Try Channels->RGB->Ctrl-click(don't ask why)->back to Layers->New mask icon(you should now have a mask that is a grayscale version of the source image)
->Menu bar->Image->Adjustments->Curve/Levels(whatever you prefer)->Adjust contrast to choose what to mask. From here, work with duplicates of the source image, maybe blur your mask, etc.

Hey Anders, Thanks for the reply. That is interesting. I was using a technique I found online and I ended up making actions of it. It was able to divide the image into 4 separate luminosity masks and tweak each one individually. I just never saw any advantage. But doing some more contrast and sat on each channel especially in the shadows could be interesting. Lately I've been just using multiple layers and blending with underlying layers found in the layer style blending options. It's much easier, but possibly less refined. It's a really fast way to quickly and globally adjust just the highlights, or shadows.

I hadn't used the luminosity mask for a while, but when I did finally learn it, wowwy wow did I regret not learning it earlier.
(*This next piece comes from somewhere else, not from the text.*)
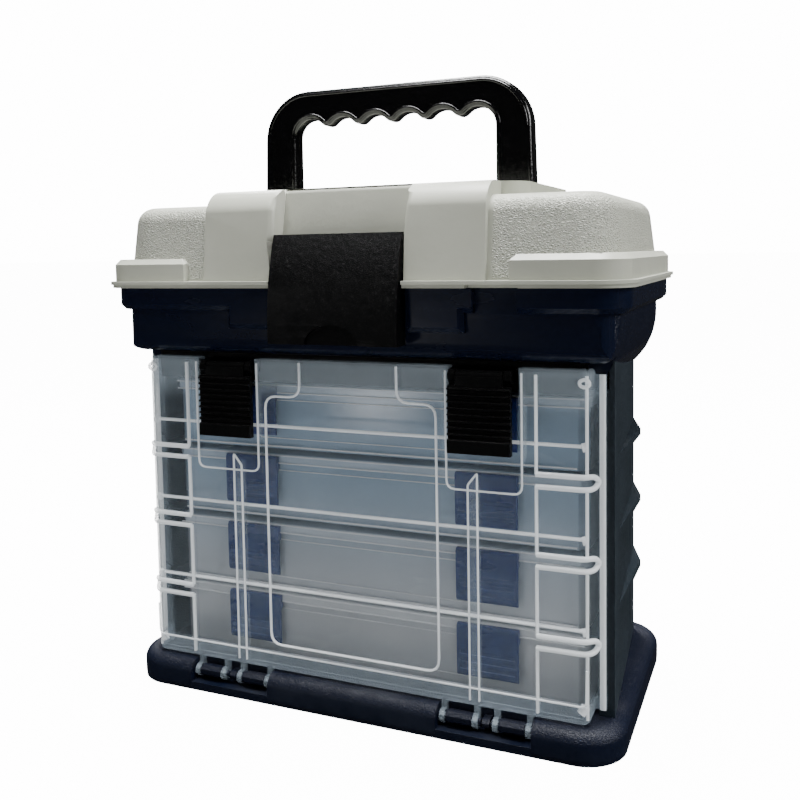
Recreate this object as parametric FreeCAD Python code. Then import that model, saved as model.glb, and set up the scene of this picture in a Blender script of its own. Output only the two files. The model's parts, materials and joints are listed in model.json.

Now, I don't know how exactly he uses it in the video, as I refuse to watch a video when I already know how and when they refuse to put it as a post for those of us who don't want to waste our bandwidth. However, they are very useful when you want to apply adjustments to only certain areas of brightness/luminosity. Instead of using an adjustment layer and then carefully drawing in a mask, you can use a luminosity mask based on the luminosity you want to show through, and then mask that itself also into a general area of your photo. Very quick and easy, saves a lot of time over the traditional method, and works better a majority of the time. It's also very useful if you're doing a burn/dodge layer, since you can color in a certain area on the actual layer, and then with a luminosity mask only certain luminosities in that area will show through.

It has saved much editing time and made it more of a pleasure to work with complex images.